No. The eligibility block has only state = TAS and electricity_bill_account_holder = true. CSHC, PCC, HCC, DVA Gold, and uncarded households all qualify equally. The credit is universal across the Tasmanian household electricity account base, which makes it the broadest of the three TAS energy rules.

Why does the rule expire on 30 June 2026?

The expiry_date of 30 June 2026 marks the end of the federal-state co-funded 2025-26 cost-of-living package. Bills issued for usage after that date do not carry the credit unless the next federal-state agreement renews the program. The expiry is the only hard expiry in the TAS energy rule stack.

Does this stack with the daily $645.56 concession?

Yes. The two rules have no conflicts entry between them. A PCC, HCC, or DVA Gold Card holder on the electricity account receives both — approximately $645.56 in daily-accrual credits plus $150 in two lump sums, totalling about $795.56 across the financial year.

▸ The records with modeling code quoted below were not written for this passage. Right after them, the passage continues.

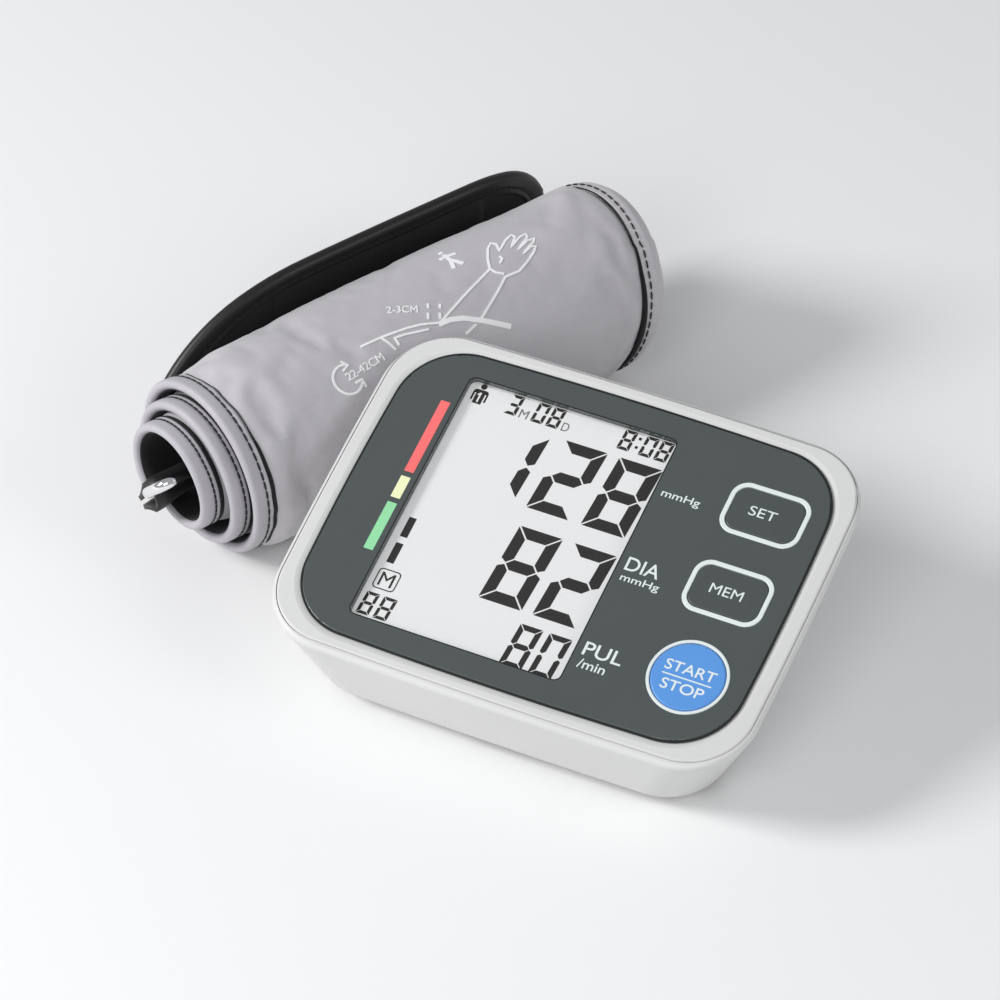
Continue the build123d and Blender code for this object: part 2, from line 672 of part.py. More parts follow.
def flap_outline():
    """The loose end's outline seen from behind: a wide sweep at the left, a small one at the right."""
    left, right, top = 5.0, 130.0, 60.0
    base = Line((left, -5), (right, -5))
    rise = Line((right, -5), (right, 38.5))
    corner = CenterArc((right - 11, 38.5), 11, 0, 90)
    edge = Line((right - 11, 49.5), (60, 49.5))
    sweep_left = Spline((60, 49.5), (29, 42), (left, 20), tangents=[(-1, 0), (-0.45, -1)])
    fall = Line((left, 20), (left, -5))
    face = make_face([base, rise, corner, edge, sweep_left, fall])
    return Pos(0, top, 0) * extrude(Plane.XZ * face, amount=2 * top)


def cuff_flap():
    half = FLAP_THICK / 2
    band = arc_band(FLAP_R - half, FLAP_R + half, FLAP_START, FLAP_END, 0, CUFF_WIDTH)
    return CUFF * (band & flap_outline())


def hook_patch():
    """Strip of hooks on the side of the flap that faces the roll."""
    inner = FLAP_R - FLAP_THICK / 2
    return CUFF * arc_band(inner - 1.0, inner - 0.02, -8, 16, 44, 114)


def ring_pivot():
    """Axis of the ring's held side, across the roll."""
    y, z = turn_centre(0)
    way = heading(LOOP_ANGLE)
    return y + LOOP_AT * way[0], z + LOOP_AT * way[1]


def metal_ring():
    left = -TELESCOPE - 5.5
    outline = RectangleRounded(RING_LENGTH - 2 * RING_WIRE, RING_WIDTH, 3.5).wire()
    section = Plane(origin=outline @ 0, z_dir=outline % 0) * Circle(RING_WIRE)
    loop = sweep(section, path=outline)
    y, z = ring_pivot()
    place = Pos(left + RING_LENGTH / 2, y, z) * Rot(RING_TILT, 0, 0) * Pos(0, -RING_WIDTH / 2, 0)
    return CUFF * place * loop


def ring_loop():
    """Folded webbing at the cuff's inner end, round the ring's held side."""
    y, z = ring_pivot()
    x0 = -TELESCOPE
    x1 = x0 + CUFF_WIDTH - 7
    tube = rod_x(LOOP_R, x0, x1, y, z) - rod_x(RING_WIRE + 0.15, x0 - 1, x1 + 1, y, z)
    core_y, core_z = turn_centre(0)
    reach = CORE_R - LOOP_AT - LOOP_R + 0.6
    out = Rot(LOOP_ANGLE, 0, 0) * Pos(0, CORE_R - reach / 2, 0)
    tab = Pos((x0 + x1) / 2, core_y, core_z) * out * Box(x1 - x0, reach, 2.4)
    return CUFF * (tube + (tab & rod_x(CORE_R - 0.05, x0, x1, core_y, core_z)))


def hose_port():
    """Nipple on the cuff's outside where the air hose fits."""
    y, z = turn_centre(HALF_TURNS - 1)
    radius = turn_radius(HALF_TURNS - 1) + STRIP
    low = z - 6.0
    flange = rod_y(6.0, -radius - 1.2, -radius + 2, PORT_X, low)
    flange -= rod_x(radius + 0.05, PORT_X - 20, PORT_X + 20, y, z)
    nipple = rod_y(2.2, -radius - 10, -radius - 1.1, PORT_X, low)
    bore = rod_y(1.25, -radius - 11, -radius - 2, PORT_X, low)
    return CUFF * (flange + nipple - bore)


def build():
    os.makedirs("parts", exist_ok=True)
    write("lower_housing", lower_housing())
    write("upper_housing", upper_housing())
    write("face_panel", face_panel())
    write("display_lens", display_lens())
    write("lcd_glass", lcd_glass())
    write("lcd_frame", lcd_frame())
    write("display_flex", display_flex())
    write("main_board", main_board())
    write("board_chips", *board_chips())
    write("button_switches", *button_switches())
    write("set_key_ring", key_ring(SET_AT))
    write("memory_key_ring", key_ring(MEMORY_AT))
    write("start_key_ring", start_ring())
    write("set_button", key_cap(SET_AT))
    write("memory_button", key_cap(MEMORY_AT))
    write("start_stop_button", start_cap())
    write("board_screws", *board_screws())
    write("housing_screws", *housing_screws())
    write("rubber_feet", *rubber_feet())
    write("battery_cover", battery_cover())
    write("battery_cells", *battery_cells())
    write("battery_contacts", *battery_contacts())
    write("battery_springs", *battery_springs())
    write("pump_motor", pump_motor())
    write("pump_head", pump_head())
    write("pump_strap", pump_strap())
    write("air_manifold", air_manifold())
    write("air_tubes", *air_tubes())
    write("release_valve", release_valve())
    write("pressure_sensor", pressure_sensor())
    write("buzzer", buzzer())
    write("air_socket", air_socket())
    write("power_socket", power_socket())
    write("motor_leads", *motor_leads())
    write("cuff_fabric", cuff_fabric())
    write("cuff_lining", cuff_lining())
    write("cuff_bladder", cuff_bladder())
    write("left_edge_binding", edge_binding(0, BINDING - 0.02))
    write("right_edge_binding", edge_binding(CUFF_WIDTH - BINDING + 0.02, CUFF_WIDTH))
    write("cuff_flap", cuff_flap())
    write("hook_patch", hook_patch())
    write("metal_ring", metal_ring())
    write("ring_loop", ring_loop())
    write("hose_port", hose_port())


build()
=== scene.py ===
import json
import math

import bmesh
import bpy
from mathutils import Matrix, Vector, noise


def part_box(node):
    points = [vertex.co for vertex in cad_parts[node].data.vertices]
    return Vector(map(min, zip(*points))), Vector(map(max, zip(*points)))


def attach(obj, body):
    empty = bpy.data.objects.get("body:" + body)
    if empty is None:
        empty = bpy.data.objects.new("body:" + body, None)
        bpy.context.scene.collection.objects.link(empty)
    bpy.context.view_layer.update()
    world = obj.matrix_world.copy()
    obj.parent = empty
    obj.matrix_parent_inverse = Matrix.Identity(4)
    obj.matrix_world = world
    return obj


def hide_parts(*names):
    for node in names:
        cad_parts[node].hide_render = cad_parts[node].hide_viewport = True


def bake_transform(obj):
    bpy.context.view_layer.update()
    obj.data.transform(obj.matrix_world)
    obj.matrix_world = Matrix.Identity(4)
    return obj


# Looks of the blood pressure monitor and its rolled cuff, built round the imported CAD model.
# Metres in the scene; drawing sizes below are in millimetres and scaled by MM.

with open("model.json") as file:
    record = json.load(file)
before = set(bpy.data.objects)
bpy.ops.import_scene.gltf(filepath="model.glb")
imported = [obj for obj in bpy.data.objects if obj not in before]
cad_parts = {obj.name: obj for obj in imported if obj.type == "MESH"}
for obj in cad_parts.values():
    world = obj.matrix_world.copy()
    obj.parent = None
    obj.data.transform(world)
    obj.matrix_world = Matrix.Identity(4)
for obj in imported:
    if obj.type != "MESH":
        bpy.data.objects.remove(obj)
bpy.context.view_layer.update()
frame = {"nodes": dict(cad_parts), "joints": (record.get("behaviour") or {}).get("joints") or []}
MM = 0.001

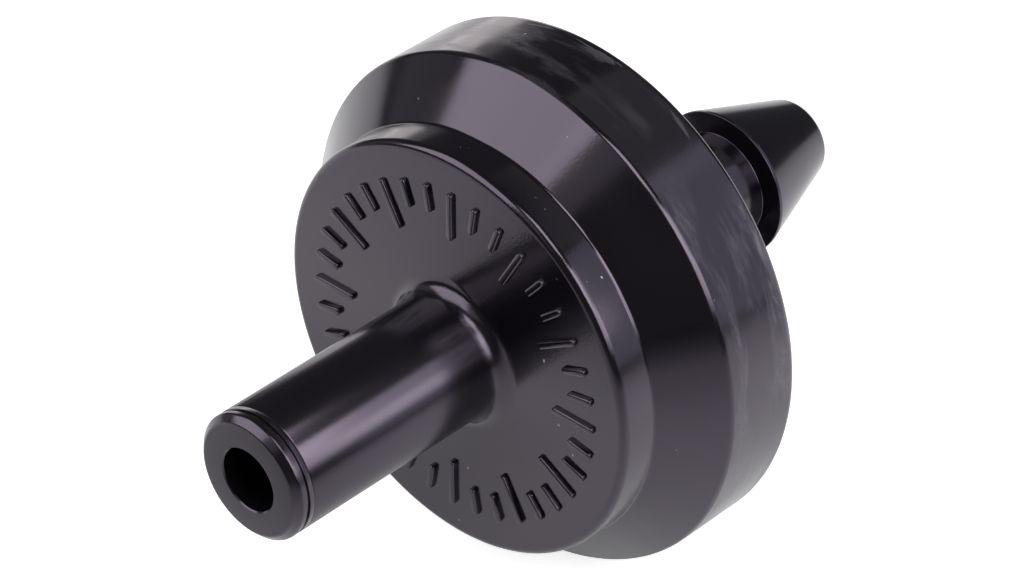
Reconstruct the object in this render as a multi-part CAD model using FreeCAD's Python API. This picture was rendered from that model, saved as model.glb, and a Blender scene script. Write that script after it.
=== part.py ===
"""Pressure-compensating drip emitter: a round two-part housing with a barbed inlet and a plain outlet spigot.

Everything is turned about the Y axis. The outlet spigot points along -Y and the inlet barb along +Y.
The origin is on the axis at the seat, the flat end of the inlet hub that meets the wall of the supply pipe.
Water enters the barb, passes the strainer into the inlet chamber, goes round the edge of the silicone
diaphragm into the labyrinth, then through the regulating chamber and the lip to the outlet bore.
All sizes are in millimetres.
"""

import FreeCAD, Part
import math
import os

from FreeCAD import Rotation, Vector

# Outlet spigot, the plain tube on the front
spigot_od = 4.2
outlet_bore_d = 2.1
spigot_length = 8.7
spigot_end_round = 0.27
spigot_root_fillet = 0.6
mouth_chamfer = 0.1

# Front boss, a low round step that carries the spigot
boss_face_d = 14.08
boss_height = 1.31
boss_draft_deg = 1.5
boss_edge_chamfer = 0.12

# Main disc, a cone from the boss out to the rim
body_od = 17.42
cone_angle_deg = 45.0
rim_width = 2.97
rim_rear_chamfer = 0.18

# Walls and cavity of the outlet body
front_wall = 1.2
boss_wall = 1.24
skirt_wall = 1.2
skirt_mouth_chamfer = 0.2
snap_groove_depth = 0.2
snap_groove_width = 0.7

# Labyrinth disc, an insert that lies against the inside of the front wall
disc_thickness = 1.4
disc_edge_chamfer = 0.1
channel_depth = 0.6
channel_inner_d = 4.6
channel_width = 1.6
channel_start_deg = 30.0
channel_sweep_deg = 330.0
tooth_pairs = 14
tooth_height = 0.98
tooth_root_width = 0.46
tooth_tip_width = 0.18
port_d = 0.6
inlet_port_radius = 4.6
transfer_port_radius = 1.75
regulating_chamber_d = 6.0
regulating_chamber_depth = 0.35
lip_od = 2.2
lip_drop = 0.1
lip_hole_d = 1.0
bleed_notch_width = 0.3
bleed_notch_depth = 0.12

# Silicone diaphragm, a loose disc between the labyrinth disc and the stand-off ribs
diaphragm_d = 8.4
diaphragm_thickness = 1.0
diaphragm_travel = 0.3
diaphragm_side_play = 0.1

# Inlet cap, the rear half with the barb
cap_recess = 0.2
cap_flange_thickness = 2.1
cap_edge_chamfer = 0.25
snap_bead_height = 0.15
snap_bead_width = 0.5
clamp_ring_wall = 0.65
rib_count = 6
rib_height = 0.35
standoff_rib_width = 0.5
guide_rib_width = 0.6
rib_inner_radius = 1.1
strainer_thickness = 0.5
strainer_holes = 5
strainer_hole_d = 0.36
strainer_circle_d = 1.04
hub_height = 4.0
hub_base_d = 10.0
hub_seat_d = 5.2
hub_base_chamfer = 0.3

# Barb on the inlet
inlet_bore_d = 1.7
neck_d = 3.6
neck_length = 2.59
barb_d = 5.06
barb_land = 0.08
barb_length = 3.82
barb_tip_d = 2.66
barb_tip_round = 0.25

# Fits
assembly_clearance = 0.03
running_clearance = 0.02
cut_margin = 1.0

# Stations along the axis, from the inlet tip at +Y to the spigot end at -Y
barb_tip_y = neck_length + barb_length
shoulder_y = neck_length
seat_y = 0.0
rim_rear_y = seat_y - hub_height
rim_front_y = rim_rear_y - rim_width
boss_base_d = boss_face_d + 2 * boss_height * math.tan(math.radians(boss_draft_deg))
cone_depth = (body_od - boss_base_d) / 2 / math.tan(math.radians(cone_angle_deg))
boss_base_y = rim_front_y - cone_depth
boss_face_y = boss_base_y - boss_height
spigot_end_y = boss_face_y - spigot_length
front_wall_y = boss_face_y + front_wall
disc_rear_y = front_wall_y + disc_thickness
diaphragm_front_y = disc_rear_y + diaphragm_travel + running_clearance
diaphragm_rear_y = diaphragm_front_y + diaphragm_thickness
rib_tip_y = diaphragm_rear_y + running_clearance
cap_inner_y = rib_tip_y + rib_height
cap_rear_y = rim_rear_y - cap_recess
flange_front_y = cap_rear_y - cap_flange_thickness
snap_y = (cap_rear_y + flange_front_y) / 2
hub_slope = (hub_base_d - hub_seat_d) / 2 / (seat_y - cap_rear_y)

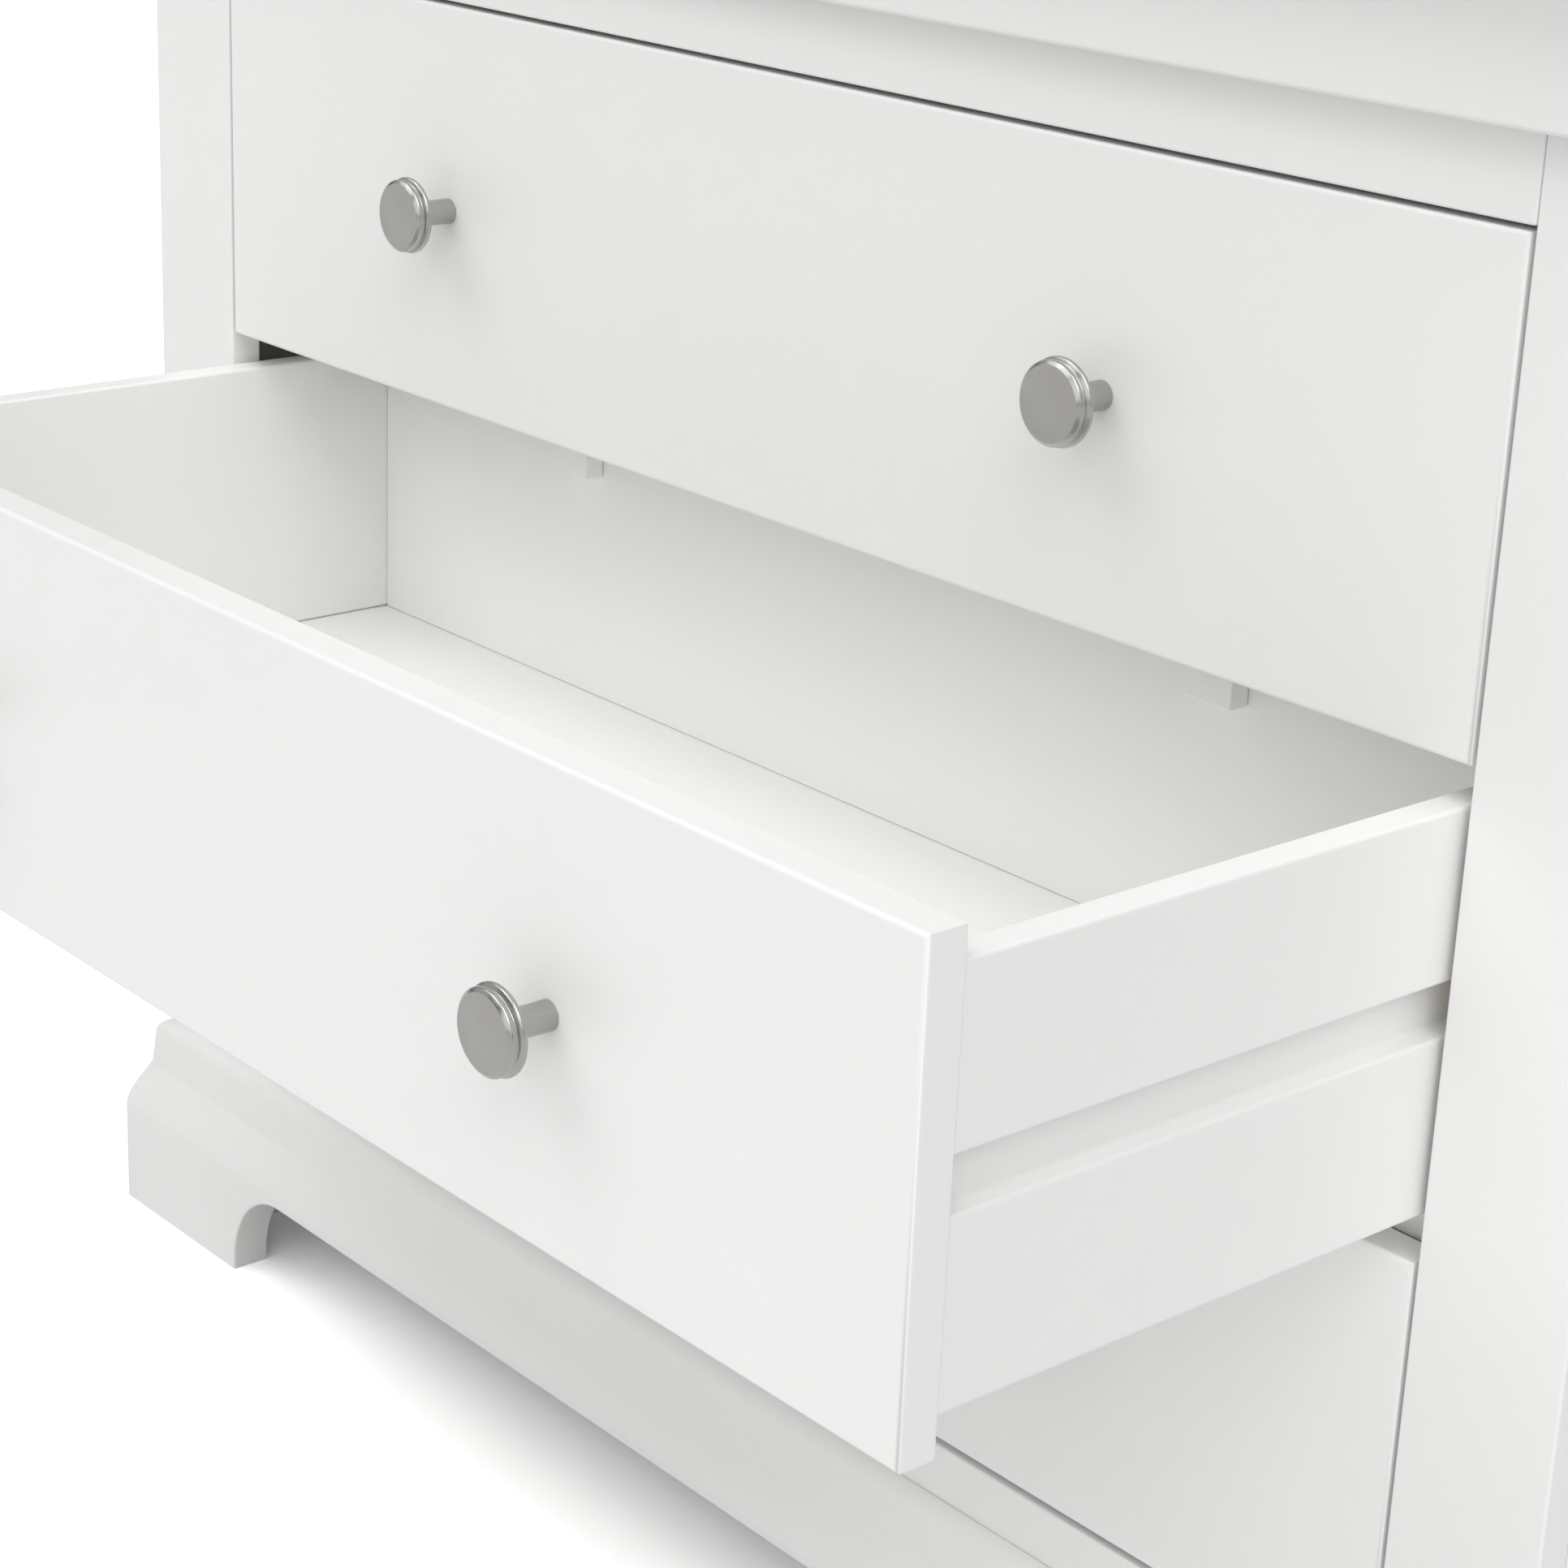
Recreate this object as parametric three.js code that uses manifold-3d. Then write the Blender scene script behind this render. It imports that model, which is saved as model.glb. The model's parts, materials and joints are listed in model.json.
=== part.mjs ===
// White painted chest of three drawers, with the middle drawer standing open.
// Millimetres, +Z up. X runs along the front, -Y faces the room, Z = 0 is the floor.
// The origin is under the centre of the whole object as it stands here, open drawer included.

import * as THREE from 'three';
import { mergeVertices } from 'three/addons/utils/BufferGeometryUtils.js';
import Module from 'manifold-3d';

const wasm = await Module();
wasm.setup();

// ---- Driving dimensions -------------------------------------------------------------------

const OPENING_WIDTH = 760;
const STILE_WIDTH = 65;
const CARCASS_DEPTH = 380;
const BACK_RECESS = 4;
const BOARD = 16;
const FIT_GAP = 0.3;
const PAINT_GAP = 0.2;

// Heights above the floor
const CARCASS_BOTTOM = 55;
const OPENING_BOTTOM = 129.5;
const CORNICE_BOTTOM = 700;
const CORNICE_TOP = 751.7;
const TOP_THICKNESS = 20;

// Overhangs beyond the faces of the carcass
const TOP_OVERHANG = 32;
const PLINTH_PROJECTION = 20;
const CORNICE_PROJECTION = 27;

// Plinth
const FOOT_WIDTH = 107;
const FOOT_HEIGHT = 51.5;
const FOOT_CURVE_WIDTH = 42;
const FOOT_CURVE_HEIGHT = 47;
const LEDGE_RADIUS = 7.7;
const CORNER_BLOCK = 45;

// Drawers
const FRONT_HEIGHT = 176.5;
const FRONT_GAP = 3;
const TOP_GAP = 2;
const FRONT_SIDE_GAP = 2;
const OPEN_DISTANCE = 241.5;
const DRAWER_LENGTH = 333;
const DRAWER_SIDE = 13;
const DRAWER_SIDE_GAP = 3;
const DRAWER_BACK = 12;
const SIDE_TOP_DROP = 11.8;
const SIDE_BOTTOM_RISE = 14;
const PANEL = 5;
const PANEL_RISE = 13.5;
const PANEL_HOUSING = 6;

// Runners and the grooves that hang on them
const GROOVE_HEIGHT = 20;
const GROOVE_DEPTH = 8;
const GROOVE_RISE = 67.5;
const RUNNER_HEIGHT = 18.6;
const RUNNER_TIP_GAP = 1;
const RUNNER_BACK = 366;

// Cross rails behind the fronts, and the stop blocks that they catch
const CROSS_RAIL_FRONT = 20;
const CROSS_RAIL_DEPTH = 25;
const CROSS_RAIL_HEIGHT = 17;
const CROSS_RAIL_DROP = 3;
const STOP_WIDTH = 25;
const STOP_THICKNESS = 10;
const STOP_BELOW_EDGE = 25.4;
const STOP_ENGAGEMENT = 4;

// Knobs
const KNOB_SPREAD = 200.3;
const KNOB_LENGTH = 27;
const STEM_RADIUS = 5.5;
const SCREW_RADIUS = 2;
const SCREW_HOLE_RADIUS = 2.4;
const SCREW_REACH = 8;
const SCREW_HEAD_RADIUS = 4.2;
const SCREW_HEAD_HEIGHT = 2.4;
const KNOB_SIDES = 20;
const SCREW_SIDES = 12;

// Worked out from the above
const HALF_OPENING = OPENING_WIDTH / 2;
const HALF_CARCASS = HALF_OPENING + STILE_WIDTH;
const HALF_INSIDE = HALF_CARCASS - BOARD - FIT_GAP;
const OPENING_TOP = OPENING_BOTTOM + 3 * (FRONT_GAP + FRONT_HEIGHT) + TOP_GAP;
const FRONT_PLANE_Y = (OPEN_DISTANCE + KNOB_LENGTH - CARCASS_DEPTH) / 2;
const DRAWER_HALF_WIDTH = HALF_OPENING - DRAWER_SIDE_GAP;
const DRAWER_HALF_INSIDE = DRAWER_HALF_WIDTH - DRAWER_SIDE;

const PAINT = { color: 0xebebe8, roughness: 0.42, metalness: 0 };
const INSIDE_PAINT = { color: 0xf3f3ee, roughness: 0.5, metalness: 0 };
const BARE_WOOD = { color: 0xd9c3a0, roughness: 0.75, metalness: 0 };
const NICKEL = { color: 0xa8a7a3, roughness: 0.3, metalness: 1 };
const SCREW_STEEL = { color: 0xb9bbbd, roughness: 0.35, metalness: 1 };

// ---- Solids -------------------------------------------------------------------------------

function boxBetween(low, high) {
  const size = high.map((value, axis) => value - low[axis]);
  const box = new THREE.BoxGeometry(...size);
  box.translate((low[0] + high[0]) / 2, (low[1] + high[1]) / 2, (low[2] + high[2]) / 2);
  return box;
}

function toSolid(geometry) {
  const bare = geometry.clone();
  bare.deleteAttribute('normal');
  bare.deleteAttribute('uv');
  const merged = mergeVertices(bare, 1e-4);
  const mesh = new wasm.Mesh({
    numProp: 3,
    vertProperties: new Float32Array(merged.attributes.position.array),
    triVerts: new Uint32Array(merged.index.array),
  });
  return new wasm.Manifold(mesh);
}

function cut(geometry, cutters) {
  const whole = cutters.reduce((solid, cutter) => solid.subtract(toSolid(cutter)), toSolid(geometry));
  const mesh = whole.getMesh();
  const result = new THREE.BufferGeometry();
  result.setAttribute('position', new THREE.BufferAttribute(new Float32Array(mesh.vertProperties), 3));
  result.setIndex(new THREE.BufferAttribute(new Uint32Array(mesh.triVerts), 1));
  return result;
}

function addPiece(group, name, geometry, finish) {
  const flat = geometry.index ? geometry.toNonIndexed() : geometry;
  flat.computeVertexNormals();
  const mesh = new THREE.Mesh(flat, new THREE.MeshStandardMaterial(finish));
  mesh.name = name;
  group.add(mesh);
  return mesh;
}

function addBoard(group, name, low, high, finish) {
  return addPiece(group, name, boxBetween(low, high), finish);
}

// ---- Mouldings: a section drawn as (projection, height) and run along the carcass -------------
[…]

What if I move house mid-year?

The credit attaches to the named account holder on the bill issued in each instalment window. A move within Tasmania that preserves account-holder status across the transition picks up both credits; a move out of Tasmania between instalments forgoes the second $75 because the user record no longer satisfies state = TAS at the October billing date.

Does the credit appear as cash or bill reduction?

The credit reduces the amount payable on the retailer bill rather than depositing cash to a bank account. Households on payment plans or with existing arrears typically see the credit absorb part of the outstanding balance rather than produce a discrete refund or visible deposit on a bank statement.